Paul Thomas Anderson ya no es el de las historias corales de Magnolia y Juegos de placer. Más allá de esa rara avis que en su carrera suponía Embriagado de Amor, el joven cineasta estadounidense parece haber encontrado un nuevo modelo narrativo en su obra, una estructura por demás puntillosa, a partir de Petróleo sangriento. Con The Master, Anderson lleva aquella premisa hasta extremos inéditos. Formalmente, su estilo de autor se torna cerebral y meticuloso, lo que parece importarle es recrear una atmósfera de lugar y de época merced a una estrategia ajena a la de sus primeros films (superpoblación de personajes, de situaciones). Aquí se impone, por el contrario, un esquema de relato consistente en la supresión paulatina, cuyo fin reside en el privilegio de una atmósfera enrarecida, absurda, obsesiva en cuanto a sus detalles y matices. Petróleo sangriento no entregaba certezas sobre la cruel naturaleza de su protagonista, aunque la acción se desarrollaba de manera lineal, clásica si se quiere. Nada de ello ocurre en The Master, donde la forma elegida es la parábola, recurso kubrickiano por excelencia. El director de La naranja mecánica, de hecho, empleaba ese encaje en servicio de su visión nihilista del mundo, reflejada en la condición innata de sus antihéroes, mientras que en este caso la trama exhibe, respecto a sus propósitos, un carácter impreciso, confuso.
En 1950, Freddie Quell (Joaquin Phoenix) acaba de volver de la guerra. Trastornado y alcohólico, su andar errante y el azar lo llevan a conocer al líder espiritual Lancaster Dodd (Philip Seymour Hoffman), con quien entabla una tormentosa amistad. Dodd, también conocido como “El Maestro”, es el creador de una extraña filosofía de autosuperación a la que bautizó La Causa, por medio de la cual intentará curar los tormentos del recién llegado. Si bien éste nunca termina de comprender de qué va la prédica de su nuevo compinche, no duda en embarcarse con él, su familia y sus seguidores en un misterioso crucero a lo largo de la Costa Este.
Muy a menudo, las elecciones temáticas de Anderson parecen estar guiadas por la curiosidad que le despiertan ciertos personajes de la mitología americana reciente. Noches de placer adaptaba, happy ending mediante, la leyenda del inolvidable John Holmes. The Master hace lo suyo con L. Ron Hubbard, controversial fundador de la Iglesia de la Cienciología. Si el director hubiese intentado aproximarse con mayor pretensión de fidelidad a la figura de Hubbard, quizá habría logrado eliminar las contradicciones del guion, ya que, si algo caracterizaba al astuto autor de Dianética, era precisamente su fenomenal capacidad para ganar dinero. ¿Qué podría haberlo llevado a interesarse en un revoltoso fracasado como Quell, y más aún, a incorporarlo a su círculo íntimo? Por otra parte, es de suponer que “El Maestro” original, responsable de un imperio en ciernes por aquellos años, jamás habría perdido la calma ante el cuestionamiento de un solitario escéptico frente a la alta sociedad neoyorquina, como muestra el film. Son éstas las circunstancias diegéticas que hacen del último trabajo de Anderson una narración oscura, descabellada, incoherente.

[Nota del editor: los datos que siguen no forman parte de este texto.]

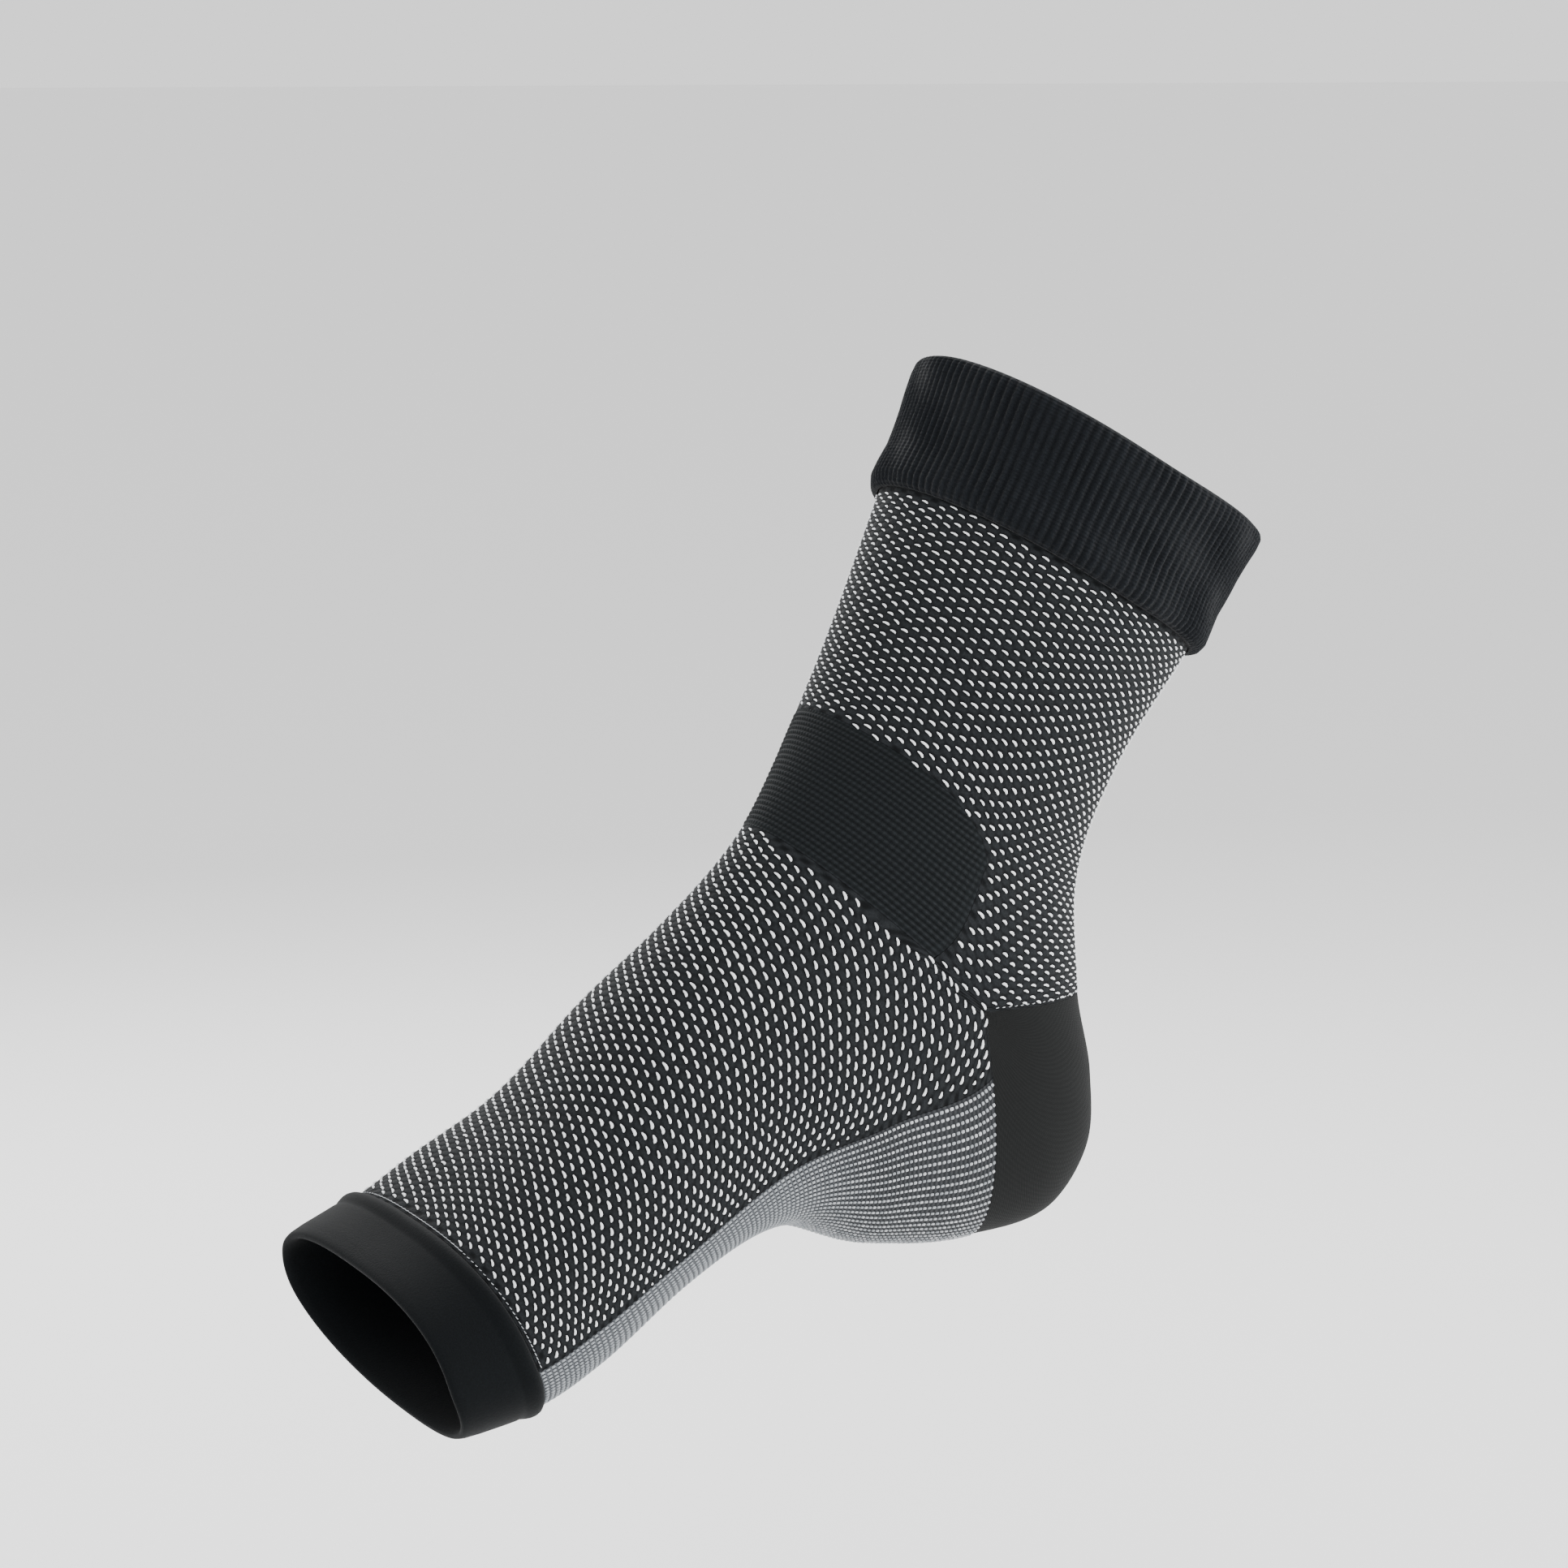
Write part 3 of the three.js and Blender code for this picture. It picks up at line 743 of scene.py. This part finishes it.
# Whether a place lies on the body cloth, at least the margins from its edges
def onBody(course, share, marginCourse, marginShare):
    side = np.abs(share)
    down = (course - panelTop) / panel["height"]
    reach = panelReach(np.clip(down, 0, 1)) + marginShare
    marginDown = marginCourse / panel["height"]
    inPanel = (down > -marginDown) & (down < 1 + marginDown) & (side < reach)
    leg = (course > marginCourse) & (course < corner - np.where(side > 0.25, marginCourse, 0)) & ~inPanel
    last = form["bandCourse"] - stitch["bandMargin"]
    foot = (course >= corner) & (course < last) & (side < form["archEdge"] - marginShare)
    return leg | foot


# Each stitch's place between two courses, found from its wale and row by closing in
def stitchPlaces(first, last):
    rounds = 80
    easing = 0.6
    near = 0.02
    half = drift["wales"] // 2
    rows = np.arange(*drift["rowNumbers"])
    wale = np.repeat(np.arange(-half + 1, half + 1), len(rows)).astype(float)
    row = np.tile(rows, drift["wales"]) + 0.5 * (wale % 2)
    course = np.clip(row, first, last)
    share = wale / drift["wales"]
    for _ in range(rounds):
        waleNow, rowNow = knitPlace(course, share)
        share = np.clip(share + easing * (wale - waleNow) / form["columns"], -0.5, 0.5)
        course = np.clip(course + easing * (row - rowNow), first, last)
    waleNow, rowNow = knitPlace(course, share)
    found = np.hypot(wale - waleNow, row - rowNow) < near
    keep = found & onBody(course, share, stitch["marginCourses"], stitch["marginColumns"] / form["columns"])
    return course[keep], share[keep]


# Adds floats beside the heel's corner, where the rows of the leg and the foot leave room
def fillBreak(legPlaces, footPlaces):
    points = np.vstack([clothPoint(*legPlaces), clothPoint(*footPlaces)])
    course, share = footPlaces
    for column in np.arange(stitch["breakFrom"], form["columns"] / 4, stitch["breakStep"]):
        for turn in (column / form["columns"], -column / form["columns"]):
            spot = clothPoint(np.array([drift["footStart"]]), np.array([turn]))
            if np.linalg.norm(points - spot, axis=1).min() > stitch["breakClear"]:
                points = np.vstack([points, spot])
                course = np.append(course, drift["footStart"])
                share = np.append(share, turn)
    return course, share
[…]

Ahora bien, ante todos los pronósticos, la cosa funciona. Phoenix y Hoffman (y una demacrada Amy Adams, de excelente performance) se hacen carne en las contradicciones mencionadas y salen fortalecidos, sobre todo el primero. El de The Master es un mundo degenerado y repugnante, opuesto a la estampa idílica, tantas veces proyectada por Hollywood, de la América de posguerra, con sus héroes quiméricos y sus banderas flameantes. Este planteo aparece ilustrado a través del enfermizo personaje de Quell, cuyas visiones pornográficas nunca dejan de lado la repulsión de la carne en varios de sus aspectos –la escena en que imagina desnudas a las seguidoras de Dodd resulta, sin duda, perturbadora–. A fin de cuentas, Anderson se vale de un depuradísimo poder descriptivo, reforzado en cada plano por la maniática banda sonora de Jonny Greenwood y la fotografía de Mihai M?laimare, para la confección de una historia rara, chocante, incómoda y repleta de angustia, que acaso requiera más de un visionado para su justa aprehensión.